- _Task objective_
Quote exactly the lines between the line containing "head.rotation.x = -Math.PI / 2;" and the line containing "obj.data.transform(world)", counting those two lines as part of the range. Leave the rest out.

# Start of Data section

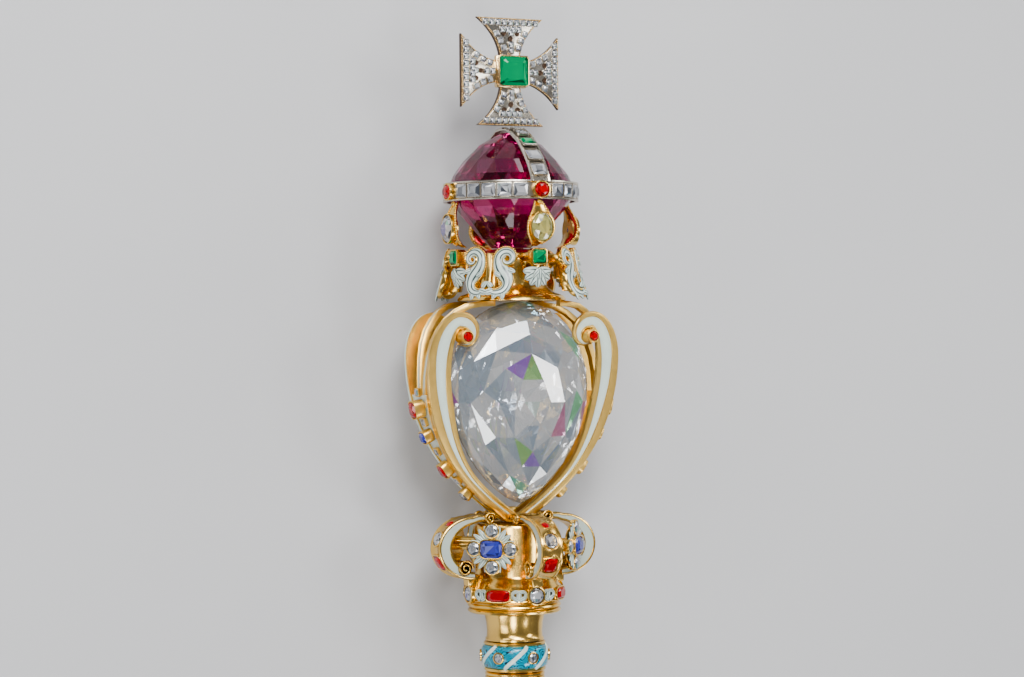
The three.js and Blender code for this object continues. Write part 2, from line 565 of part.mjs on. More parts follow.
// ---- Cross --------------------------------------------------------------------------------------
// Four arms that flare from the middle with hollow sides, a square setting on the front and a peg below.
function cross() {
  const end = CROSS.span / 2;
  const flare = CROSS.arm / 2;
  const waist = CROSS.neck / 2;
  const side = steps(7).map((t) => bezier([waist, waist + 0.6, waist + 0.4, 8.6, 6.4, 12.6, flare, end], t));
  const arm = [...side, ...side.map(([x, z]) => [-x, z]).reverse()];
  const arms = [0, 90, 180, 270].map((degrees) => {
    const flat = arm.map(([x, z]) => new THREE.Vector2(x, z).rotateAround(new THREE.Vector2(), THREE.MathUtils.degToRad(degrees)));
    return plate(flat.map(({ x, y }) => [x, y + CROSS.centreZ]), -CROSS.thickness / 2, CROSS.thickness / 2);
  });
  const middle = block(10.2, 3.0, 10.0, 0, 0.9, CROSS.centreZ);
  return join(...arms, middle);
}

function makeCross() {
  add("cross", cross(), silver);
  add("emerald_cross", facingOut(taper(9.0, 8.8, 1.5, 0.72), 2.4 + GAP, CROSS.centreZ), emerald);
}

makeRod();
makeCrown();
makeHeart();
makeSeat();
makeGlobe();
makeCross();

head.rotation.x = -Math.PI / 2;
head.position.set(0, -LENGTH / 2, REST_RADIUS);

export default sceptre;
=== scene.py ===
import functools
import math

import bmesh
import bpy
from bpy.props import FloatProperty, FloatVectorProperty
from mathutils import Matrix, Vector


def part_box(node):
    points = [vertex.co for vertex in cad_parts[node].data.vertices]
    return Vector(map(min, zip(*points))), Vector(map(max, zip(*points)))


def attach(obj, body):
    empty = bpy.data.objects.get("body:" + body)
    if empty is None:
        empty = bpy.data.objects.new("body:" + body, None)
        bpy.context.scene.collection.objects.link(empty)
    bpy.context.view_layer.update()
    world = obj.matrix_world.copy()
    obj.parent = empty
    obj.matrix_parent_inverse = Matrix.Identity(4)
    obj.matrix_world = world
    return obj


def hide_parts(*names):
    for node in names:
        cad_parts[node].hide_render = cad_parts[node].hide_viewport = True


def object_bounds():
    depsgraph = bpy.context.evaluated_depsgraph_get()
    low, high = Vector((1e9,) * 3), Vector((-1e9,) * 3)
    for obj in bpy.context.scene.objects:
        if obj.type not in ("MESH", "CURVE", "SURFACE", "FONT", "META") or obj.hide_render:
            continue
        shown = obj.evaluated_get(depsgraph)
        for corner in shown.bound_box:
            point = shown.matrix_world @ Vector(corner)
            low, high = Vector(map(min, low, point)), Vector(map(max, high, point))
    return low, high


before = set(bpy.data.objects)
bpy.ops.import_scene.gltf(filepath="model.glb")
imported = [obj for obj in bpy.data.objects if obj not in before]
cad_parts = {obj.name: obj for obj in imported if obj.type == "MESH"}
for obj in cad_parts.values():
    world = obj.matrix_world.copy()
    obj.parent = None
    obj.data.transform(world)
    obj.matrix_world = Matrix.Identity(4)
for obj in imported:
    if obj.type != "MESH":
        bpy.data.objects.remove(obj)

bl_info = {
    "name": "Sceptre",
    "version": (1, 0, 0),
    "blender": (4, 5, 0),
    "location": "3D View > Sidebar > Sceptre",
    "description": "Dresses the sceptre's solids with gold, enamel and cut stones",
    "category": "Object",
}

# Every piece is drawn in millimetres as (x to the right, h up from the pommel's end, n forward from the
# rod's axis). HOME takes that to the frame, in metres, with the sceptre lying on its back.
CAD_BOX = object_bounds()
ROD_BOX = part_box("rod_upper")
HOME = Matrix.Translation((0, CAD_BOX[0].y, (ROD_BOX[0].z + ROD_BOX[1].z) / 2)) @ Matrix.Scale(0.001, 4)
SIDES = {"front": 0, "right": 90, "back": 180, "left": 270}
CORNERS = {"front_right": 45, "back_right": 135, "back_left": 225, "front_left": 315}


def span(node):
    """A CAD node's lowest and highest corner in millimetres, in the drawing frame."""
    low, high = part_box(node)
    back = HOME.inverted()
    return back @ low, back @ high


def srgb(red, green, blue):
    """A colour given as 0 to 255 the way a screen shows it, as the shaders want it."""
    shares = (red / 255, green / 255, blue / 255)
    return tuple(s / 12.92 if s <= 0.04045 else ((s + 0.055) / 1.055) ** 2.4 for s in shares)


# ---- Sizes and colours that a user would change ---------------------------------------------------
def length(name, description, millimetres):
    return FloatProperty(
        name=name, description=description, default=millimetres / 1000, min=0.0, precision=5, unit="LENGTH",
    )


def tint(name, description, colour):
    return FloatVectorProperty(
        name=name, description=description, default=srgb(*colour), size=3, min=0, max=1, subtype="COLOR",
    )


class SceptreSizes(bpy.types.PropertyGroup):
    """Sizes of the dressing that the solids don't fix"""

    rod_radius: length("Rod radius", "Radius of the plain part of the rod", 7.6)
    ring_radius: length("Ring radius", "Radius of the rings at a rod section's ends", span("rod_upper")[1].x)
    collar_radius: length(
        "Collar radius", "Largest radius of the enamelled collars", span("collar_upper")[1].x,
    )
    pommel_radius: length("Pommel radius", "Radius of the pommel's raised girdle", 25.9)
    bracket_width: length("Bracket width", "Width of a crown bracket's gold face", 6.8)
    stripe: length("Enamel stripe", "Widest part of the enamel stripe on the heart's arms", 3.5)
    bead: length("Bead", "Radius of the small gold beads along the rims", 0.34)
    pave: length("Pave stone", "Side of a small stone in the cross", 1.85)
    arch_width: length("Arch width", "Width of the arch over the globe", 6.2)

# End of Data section

- _Written reply_
head.rotation.x = -Math.PI / 2;
head.position.set(0, -LENGTH / 2, REST_RADIUS);

export default sceptre;
=== scene.py ===
import functools
import math

import bmesh
import bpy
from bpy.props import FloatProperty, FloatVectorProperty
from mathutils import Matrix, Vector


def part_box(node):
    points = [vertex.co for vertex in cad_parts[node].data.vertices]
    return Vector(map(min, zip(*points))), Vector(map(max, zip(*points)))


def attach(obj, body):
    empty = bpy.data.objects.get("body:" + body)
    if empty is None:
        empty = bpy.data.objects.new("body:" + body, None)
        bpy.context.scene.collection.objects.link(empty)
    bpy.context.view_layer.update()
    world = obj.matrix_world.copy()
    obj.parent = empty
    obj.matrix_parent_inverse = Matrix.Identity(4)
    obj.matrix_world = world
    return obj


def hide_parts(*names):
    for node in names:
        cad_parts[node].hide_render = cad_parts[node].hide_viewport = True


def object_bounds():
    depsgraph = bpy.context.evaluated_depsgraph_get()
    low, high = Vector((1e9,) * 3), Vector((-1e9,) * 3)
    for obj in bpy.context.scene.objects:
        if obj.type not in ("MESH", "CURVE", "SURFACE", "FONT", "META") or obj.hide_render:
            continue
        shown = obj.evaluated_get(depsgraph)
        for corner in shown.bound_box:
            point = shown.matrix_world @ Vector(corner)
            low, high = Vector(map(min, low, point)), Vector(map(max, high, point))
    return low, high


before = set(bpy.data.objects)
bpy.ops.import_scene.gltf(filepath="model.glb")
imported = [obj for obj in bpy.data.objects if obj not in before]
cad_parts = {obj.name: obj for obj in imported if obj.type == "MESH"}
for obj in cad_parts.values():
    world = obj.matrix_world.copy()
    obj.parent = None
    obj.data.transform(world)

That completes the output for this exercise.